The story begins with two seemingly unconnected narratives – in Berlin, and on the farm at Neulohe – and because there are so many characters it can be somewhat confusing when some of the minor characters seem to disappear and then resurface later.  But the main characters are unforgettable, and the narrative trajectory never falters..

The central character is Wolfgang Pagel, a chronic gambler who is living in a moral vacuum with his girlfriend Petra.  When the story begins these two barely know each other – they have merely drifted into each other’s company.  She is blinded by an inchoate love, and he uses her loving acceptance to mask the reality of their abject poverty.  Petra has no family at all while Wolf’s mother is a judgemental termagant who rejects Petra as ‘unsuitable’.  Frau Pagel represents middle-class Berlin deluding itself that there is no fundamental change: she cherishes her delusions about her only son and she clings to the customs of the social class he has so comprehensively abandoned.

Wolf and Petra have been surviving between wins at roulette by pawning her clothes, but things go awry when the pawnbroker calls a halt.  Wolf takes off into the countryside to borrow money from an old friend, leaving Petra with (literally) nothing to wear but an overcoat.  When Wolf doesn’t come back she makes her way onto the street where, hallucinating from hunger, she is noticed by a good-hearted policeman.  A chain of events leads not only to her imprisonment but also to a grave misunderstanding between Petra and Wolf.  He has his first moment of truth when he realises how badly he has let her down.

It is Wolf’s good fortune to run into old army comrades, by whose agency he ends up on the farm at Neulohe.  (This is not the first time in literature that rural life has been the salvation of a dubious character!)  Von Prackwitz has been in Berlin trying unsuccessfully to hire labourers for the harvest, and Von Studmann has just lost his hotel job under bizarre circumstances.  Prackwitz, a hot-tempered and impulsive man, hires them both although neither knows the first things about farming, but they turn out to be valuable assets in his battle against his greedy and manipulative father-in-law.

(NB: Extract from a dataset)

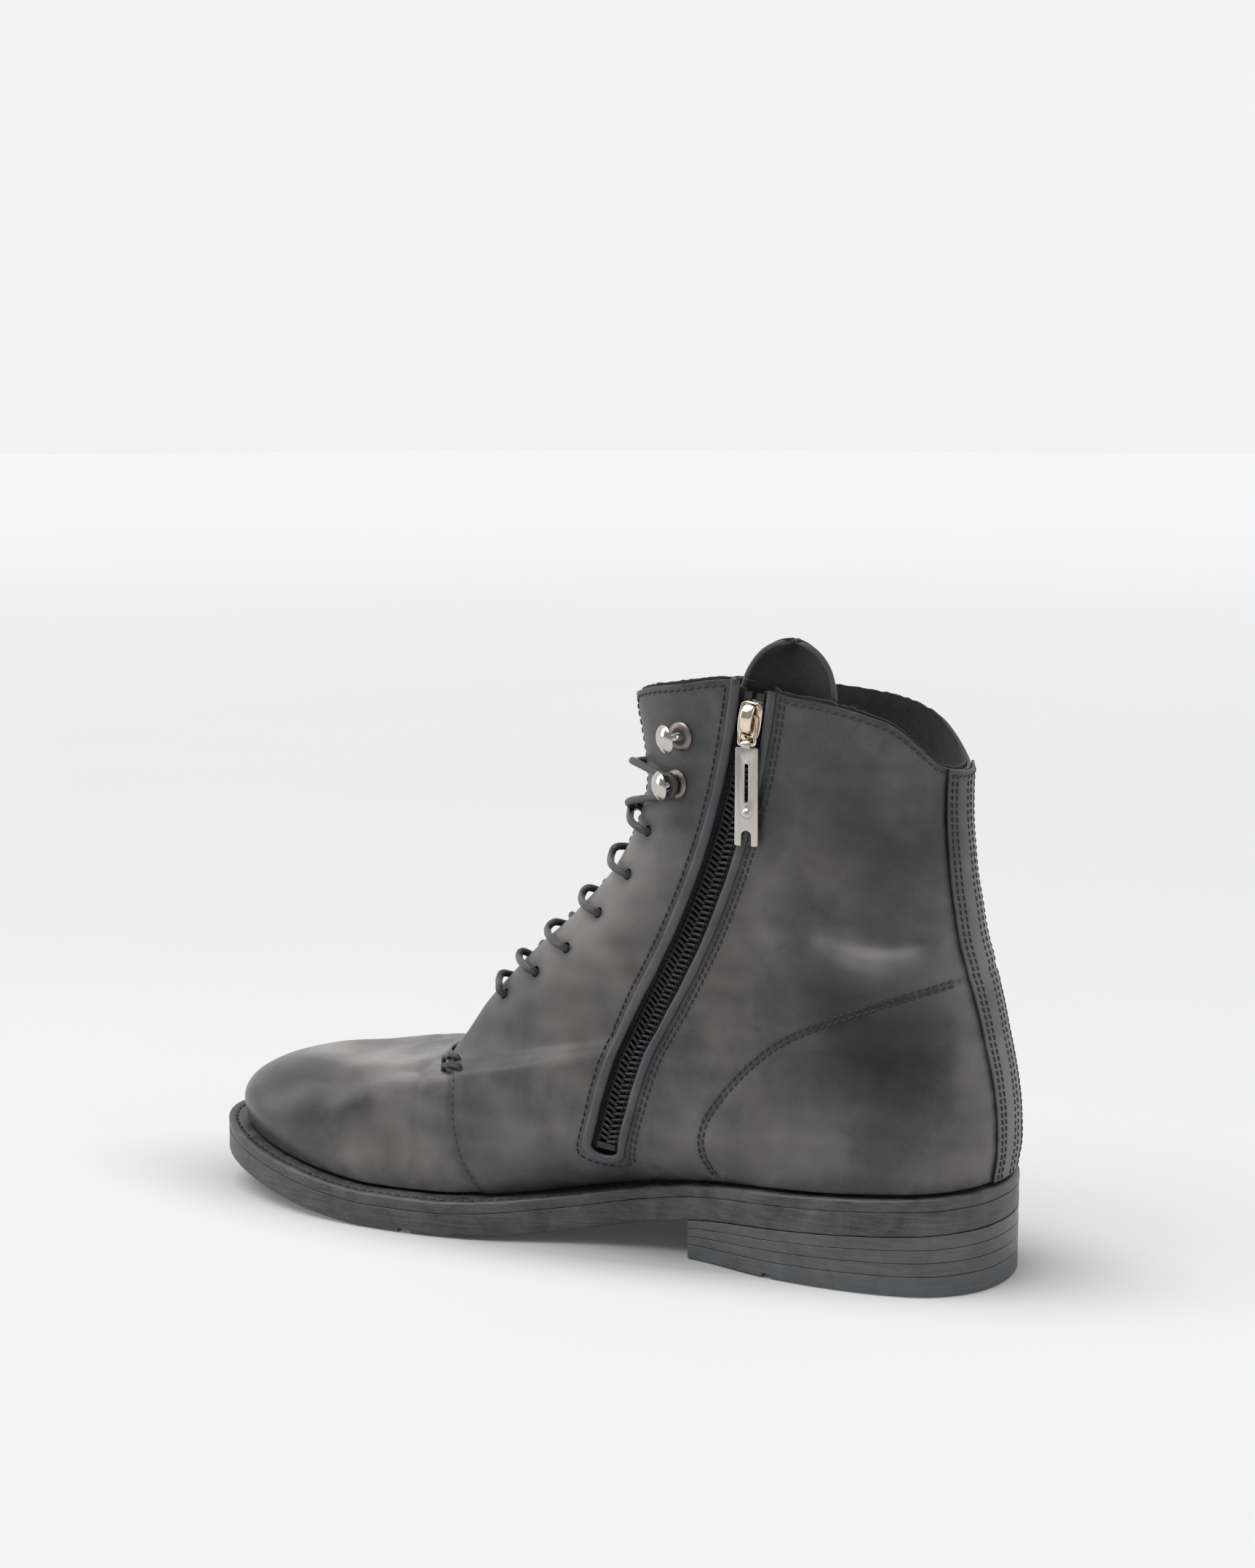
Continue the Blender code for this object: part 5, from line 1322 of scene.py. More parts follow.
def make_quarters(use):
    rows = [np.linspace(0.004, 0.40, 58), np.linspace(0.40, 0.56, 34), np.linspace(0.56, 1, 68)]
    rows = np.unique(np.concatenate([*rows, [0.975, 0.985, 0.992, 0.997]]))
    slot = slot_cutter()
    for side in (-1, 1):
        edge, back = np.array([front_edge(side, w) for w in rows])[:, None], side * 0.003
        grid = face(back + (edge - back) * np.linspace(0, 1, 215), rows[:, None], 0.0)
        holes = hole_cutters(eyelet_places(side), 1.95) + hole_cutters(hook_places(side), 1.6)
        cutter = join("cutters", holes, None)
        cutters = [cutter, slot] if side < 0 else [cutter]
        obj = hide(f"{SIDE_NAME[side]}_quarter", grid, 1.4, use["upper"], 0.4, cutters)
        place(obj, "upper_leather", replaces=(f"quarter_{SIDE_NAME[side]}",))
        remove(cutter)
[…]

Back in Berlin, Petra has a stroke of good luck too.  In gaol, she meets Ma Krupass who needs someone to help her out while she does her six-month sentence.  More importantly, she talks sound good sense to Petra, whose naïveté has been painful.  So while Wolf is coming of age in Neulohe, Petra is growing up fast in Berlin.

But like any good story-teller, Fallada creates a plot with many twists and turns to keep the reader guessing about whether the couple can ever be reunited.  Wolf has to contend with a mad employer, dangerous criminals on the loose, and the leader of the insurgency who thinks that his desired ends justify any means, but he also has to contend with his doubts about Petra and his own self-doubt.  For her part, Petra has to decide whether Wolf is worth the risk.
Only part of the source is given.